The Good, The Bad and The Ugly has been called the definitive Spaghetti Western – colloquially, these are Westerns produced and directed by Italians, often in collaboration with other European countries, especially Spain and West Germany. The name 'Spaghetti Western' originally was a pejorative term, given by foreign critics to these films because they thought they were inferior to American westerns.[114] Most of the films were made with low budgets, but several still managed to be innovative and artistic, although at the time they did not get much recognition, even in Europe.[115] The genre is unmistakably a Catholic genre, with a visual style strongly influenced by the Catholic iconography of, for instance, the crucifixion or the last supper.[116][117] The outdoor scenes of many Spaghetti Westerns, especially those with a relatively higher budget, were shot in Spain, in particular the Tabernas desert of Almería and Colmenar Viejo and Hoyo de Manzanares. In Italy, the region of Lazio was a favorite location.[118][119][120]

The genre expanded and became an international sensation with the success of Sergio Leone's A Fistful of Dollars, an adaptation of Akira Kurosawa's samurai film Yojimbo. But a handful of westerns were made in Italy before Leone redefined the genre, and the Italians were not the first to make westerns in Europe in the sixties. But it was Leone who defined the look and attitude of the genre with his first western and the two that soon were to follow: For a Few Dollars More and The Good, the Bad and the Ugly. Together these films are called the Dollars Trilogy. Leone's portrayal of the west, in the latter, was not concerned with ideas of the frontier or good vs. evil but rather interested in how the world is unmistakably more complicated than that, and how the western world is one of kill or be killed. These films featured knifings, beatings, shootouts, or other violent action every five to ten minutes. "The issue of morality belongs to the American western," explains Italian director Ferdinando Baldi. "The violence in our movies is more gratuitous than in American films. There was very little morality because often the protagonist was a bad guy." Eastwood's character is a violent and ruthless killer who murders opponents for fun and profit. Behind his cold and stony stare is a cynical mind powered by a dubious morality. Unlike earlier cowboy heroes, Eastwood's character constantly smokes a small cigar and hardly ever shaves. He wears a flat-topped hat and Mexican poncho instead of more traditional western costuming. He never introduces himself when he meets anyone, and nobody ever asks his name. Furthermore, Spaghetti Westerns redefined the western genre to fit the everchanging times of the 1960s and '70s. Rather than portraying the traditional mythic West as an exotic and beautiful land of opportunity, hope, and redemption, they depicted a desolate and forsaken West. In these violent and troubled times, Spaghetti Westerns, with their antiheroes, ambiguous morals, brutality, and anti-Establishment themes, resonated with audiences. The film's gratuitous violence, surrealistic style, gloomy look, and eerie sound captured the era's melancholy. It is this new approach to the genre that defined the revisionist western of the late '70s and early '80s; a movement started by this moral ambiguity of the Spaghetti Westerns, as well as a westerns placement in the context of historical events; both attributes defined and set by The Good, the Bad, and The Ugly.[121]

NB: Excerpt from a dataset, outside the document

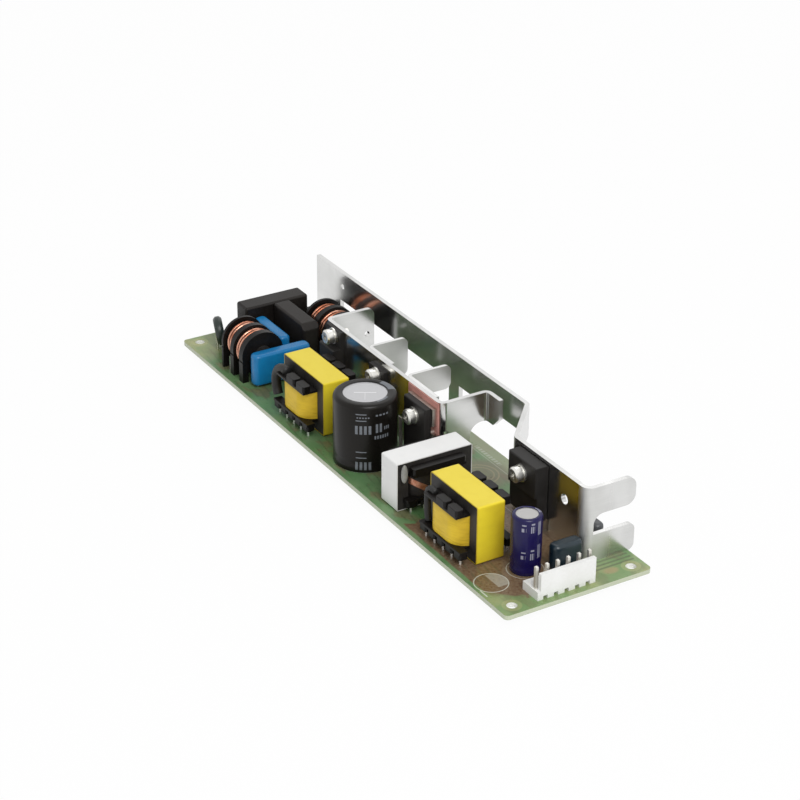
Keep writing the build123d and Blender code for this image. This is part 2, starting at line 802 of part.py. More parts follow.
disc_x = input_end + 11.5
disc_y = near_edge + 9.9
disc_turn = -22
disc_lean = 10
disc_radius = 5.5
disc_thickness = 3.3
disc_edge = 0.9
disc_lift = 1.0
disc_lead_half = 2.5
disc_plane = upright(disc_x, disc_y, disc_lift + disc_radius, disc_turn).rotated((disc_lean, 0, 0))
with BuildPart() as disc:
    with BuildSketch(disc_plane):
        Circle(disc_radius)
    extrude(amount=disc_thickness / 2, both=True)
    chamfer(disc.edges().filter_by(GeomType.CIRCLE), disc_edge)
parts["surge_disc"] = disc.part

with BuildPart() as wire_leads:
    for x, y, turn, length, thickness, bottom, top in dipped_places.values():
        lead_reach = length / 2 - dipped_edge - pin_radius
        with BuildSketch(level(x, y, 0, turn)):
            with GridLocations(2 * lead_reach, 0, 2, 1):
                RegularPolygon(pin_radius, pin_sides)
        extrude(amount=bottom)
        for side in (-1, 1):
            joint(x, y, turn, side * lead_reach, 0)
    # The disc stands on two leads that end inside its leaning rim
    foot_out = disc_radius * sin(radians(disc_lean))
    with BuildSketch(level(disc_x, disc_y, 0, disc_turn)):
        with Locations((-disc_lead_half, -foot_out), (disc_lead_half, -foot_out)):
            RegularPolygon(pin_radius, pin_sides)
    extrude(amount=disc_lift + disc_radius)
    add(disc.part, mode=Mode.SUBTRACT)
    for side in (-1, 1):
        joint(disc_x, disc_y, disc_turn, side * disc_lead_half, -foot_out)
parts["wire_leads"] = wire_leads.part


# Round capacitors: a metal can and a shrunk sleeve that turns in over the rim
def round_capacitor(x, y, radius, height, opening):
    """Can and sleeve, both with a broken rim."""
    with BuildPart() as can:
        with BuildSketch(level(x, y, 0)):
            Circle(radius - sleeve)
        extrude(amount=height - sleeve)
        chamfer(can.edges().filter_by(GeomType.CIRCLE).sort_by(Axis.Z)[-1], rim_edge)
    with BuildPart() as skin:
        with BuildSketch(level(x, y, 0)):
            Circle(radius)
        extrude(amount=height)
        chamfer(skin.edges().filter_by(GeomType.CIRCLE).sort_by(Axis.Z)[-1], rim_edge + sleeve / 2)
        with BuildSketch(level(x, y, height - sleeve)):
            Circle(opening)
        extrude(amount=sleeve, mode=Mode.SUBTRACT)
        add(can.part, mode=Mode.SUBTRACT)
    return can.part, skin.part


for name, x, y, radius, height, opening, pitch in (
    ("bulk_capacitor", 3.3, -14.2, bulk_radius, bulk_height, bulk_opening, bulk_pitch),
    (
        "output_capacitor",
        output_end - 20.0,
        -7.2,
        output_can_radius,
        output_can_height,
        output_can_opening,
        output_can_pitch,
    ),
):
    can, skin = round_capacitor(x, y, radius, height, opening)
    parts[f"{name}_can"] = can
    parts[f"{name}_sleeve"] = skin
    joint(x - pitch / 2, y)
    joint(x + pitch / 2, y)


# Pin header with a floor and a wall at its outer side
def header(x_wall, y_middle, turn, row, pitch):
    """Housing and pins; local x runs along the row, local -y points to the wall."""
    count = round(row / pitch) + 1
    length = row + 2 * header_end
    pin_line = header_wall + pin_from_wall
    with BuildPart() as housing:
        with BuildSketch(level(x_wall, y_middle, 0, turn)):
            with Locations((0, header_depth / 2)):
                Rectangle(length, header_depth)
        extrude(amount=header_base_height)
        with BuildSketch(level(x_wall, y_middle, 0, turn)):
            with Locations((wall_trim / 2, header_wall / 2)):
                Rectangle(length - wall_trim, header_wall)
        extrude(amount=header_wall_height)
        with BuildSketch(level(x_wall, y_middle, 0, turn)):
            with GridLocations(pitch, 0, count - 1, 1):
                Rectangle(header_notch_width, 2 * header_wall)
        extrude(amount=header_notch_height, mode=Mode.SUBTRACT)
        with BuildSketch(level(x_wall, y_middle, 0, turn)):
            with Locations((0, pin_line)):
                with GridLocations(pitch, 0, count, 1):
                    Rectangle(header_pin + clearance, header_pin + clearance)
        extrude(amount=header_base_height, mode=Mode.SUBTRACT)
    with BuildPart() as pins:
        with BuildSketch(level(x_wall, y_middle, 0, turn)):
            with Locations((0, pin_line)):
                with GridLocations(pitch, 0, count, 1):
                    Rectangle(header_pin, header_pin)
        extrude(amount=header_pin_top)
        chamfer(pins.faces().group_by(Axis.Z)[-1].edges(), header_pin / 3)
    for step in range(count):
        joint(x_wall, y_middle, turn, (step - (count - 1) / 2) * pitch, pin_line)
    return housing.part, pins.part


for name, x_wall, y_middle, turn, row, pitch in (
    ("output_header", output_end - output_header_inset, -3.6, 90, output_row, pin_pitch),
    ("input_header", input_end + input_header_inset, 4.0, -90, input_row, 2 * pin_pitch),
):
    housing, pins = header(x_wall, y_middle, turn, row, pitch)
    parts[f"{name}_housing"] = housing
    parts[f"{name}_pins"] = pins


# Fuse beside the far leg of the output heatsink
fuse_x = input_end + 17.0
fuse_y = far_edge - 6.5
with BuildPart() as fuse:
    with BuildSketch(level(fuse_x, fuse_y, 0)):
        RectangleRounded(fuse_length, fuse_width, box_top_edge)
    extrude(amount=fuse_height)
parts["fuse"] = fuse.part
joint(fuse_x - fuse_pitch / 2, fuse_y)
joint(fuse_x + fuse_pitch / 2, fuse_y)


# Underside: solder cones that end in the cut leads, and two control chips
with BuildPart() as solder_joint:
    with BuildSketch(level(0, 0, -board_thickness)):
        RegularPolygon(joint_radius, pin_sides)
    with BuildSketch(level(0, 0, -board_thickness - lead_tail)):
        RegularPolygon(tail_radius, pin_sides)
    loft()

with BuildPart() as solder_joints:
    with Locations(*joints):
        add(solder_joint.part)
parts["solder_joints"] = solder_joints.part

with BuildPart() as control_chips:
    for x, y in ((-8.0, 12.0), (46.0, 16.0)):
        with BuildSketch(level(x, y, -board_thickness - chip_height)):
            Rectangle(chip_length, chip_width)
        extrude(amount=chip_height)
parts["control_chips"] = control_chips.part

os.makedirs("parts", exist_ok=True)
for name, piece in parts.items():
    piece.label = name
    export_step(piece, f"parts/{name}.step")
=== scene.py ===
"""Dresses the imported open-frame power supply: finishes, windings, leads, floor, lights, camera."""

import functools
import math

import bmesh
import bpy
from mathutils import Matrix, Vector


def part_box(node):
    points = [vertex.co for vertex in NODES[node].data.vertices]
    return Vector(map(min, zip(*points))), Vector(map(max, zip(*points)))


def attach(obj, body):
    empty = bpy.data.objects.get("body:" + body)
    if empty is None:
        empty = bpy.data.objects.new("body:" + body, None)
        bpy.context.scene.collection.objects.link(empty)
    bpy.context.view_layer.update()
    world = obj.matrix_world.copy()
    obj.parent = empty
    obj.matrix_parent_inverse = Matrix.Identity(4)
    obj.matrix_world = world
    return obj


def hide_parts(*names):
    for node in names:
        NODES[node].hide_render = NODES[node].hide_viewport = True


bl_info = {
    "name": "Open-frame power supply dresser",
    "version": (1, 0, 0),
    "blender": (4, 5, 0),
    "location": "3D View > Sidebar > Supply",
    "description": "Gives every piece of the power supply its finish and sets the stage",
    "category": "Object",
}

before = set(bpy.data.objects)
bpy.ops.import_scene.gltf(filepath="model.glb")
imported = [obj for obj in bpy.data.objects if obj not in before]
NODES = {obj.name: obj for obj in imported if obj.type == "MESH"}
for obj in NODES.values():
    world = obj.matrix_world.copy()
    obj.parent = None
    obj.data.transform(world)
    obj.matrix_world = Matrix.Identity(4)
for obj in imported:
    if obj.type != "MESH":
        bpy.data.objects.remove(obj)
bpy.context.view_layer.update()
BOARD_LOW, BOARD_HIGH = (Vector(corner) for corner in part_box("circuit_board"))
MIDDLE = Vector(((BOARD_LOW.x + BOARD_HIGH.x) / 2, (BOARD_LOW.y + BOARD_HIGH.y) / 2, BOARD_HIGH.z))
MM = 0.001
MERGE_DISTANCE = 0.000002

# Places, in millimetres from the middle of the board top
HOLE = (106.5, 22.5)
BULK_CENTRE = (3.3, -14.2)
OUTPUT_CENTRE = (91.0, -7.2)
SILK_MARK = (92.5, -20.9)
COIL_MIDDLE = 9.4  # height of the bulge's middle on both taped coils
LUG_X = 5.5
LUG_LINE = ((5.6, -1.6, 0.0), (5.6, -1.6, 5.0), (5.5, -1.55, 10.0), (5.4, -1.3, 13.2))

# Radii of the lids that show in the rims of the two sleeves, in millimetres
BULK_LID = 7.6
OUTPUT_LID = 3.6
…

These films were undeniably stylish. With grandiose wide shots and close-ups that peered into the eyes and souls of the characters, The Good, The Bad, and The Ugly, had the defining cinematographic techniques of the Spaghetti Western. This was Leone's signature technique, using long drawn shots interspersed with extreme close-ups that build tension, as well as develop characters. However, Leone's movies were not just influenced by style. As Quentin Tarantino notes:

There was also realism to them: those shitty Mexican towns, the little shacks — a bit bigger to accommodate the camera — all the plates they put the beans on, the big wooden spoons. The films were so realistic, which had always seemed to be missing in the westerns of the 1930s, '40s, and '50s, in the brutality and the different shades of grey and black. Leone found an even darker black and off-white. There is realism in Leone's presentation of the Civil War in The Good, the Bad and the Ugly that was missing from all the Civil War movies that happened before him. Leone's film, and the genre that he defined within it, shows a west that is more violent, less talky, more complex, more theatrical, and just overall more iconic through the use of music, appearing operatic as the music is an illustrative ingredient of the narrative.[122]

With a greater sense of operatic violence than their American cousins, the cycle of spaghetti westerns lasted just a few years, but it has been said to have rewritten the genre.[123]

Film tourism

Fans of the film have reconstructed the location of the Sad Hill Cemetery in Santo Domingo de Silos.[124] The reconstruction was recorded in the documentary Sad Hill Unearthed (2017) by Guillermo de Oliveira.[125] In 2024, the Sabinares del Arlanza Natural Park announced a plan to rebuild the Betterville prisoner camp at its filmed location about 6 km from Sad Hill.[126]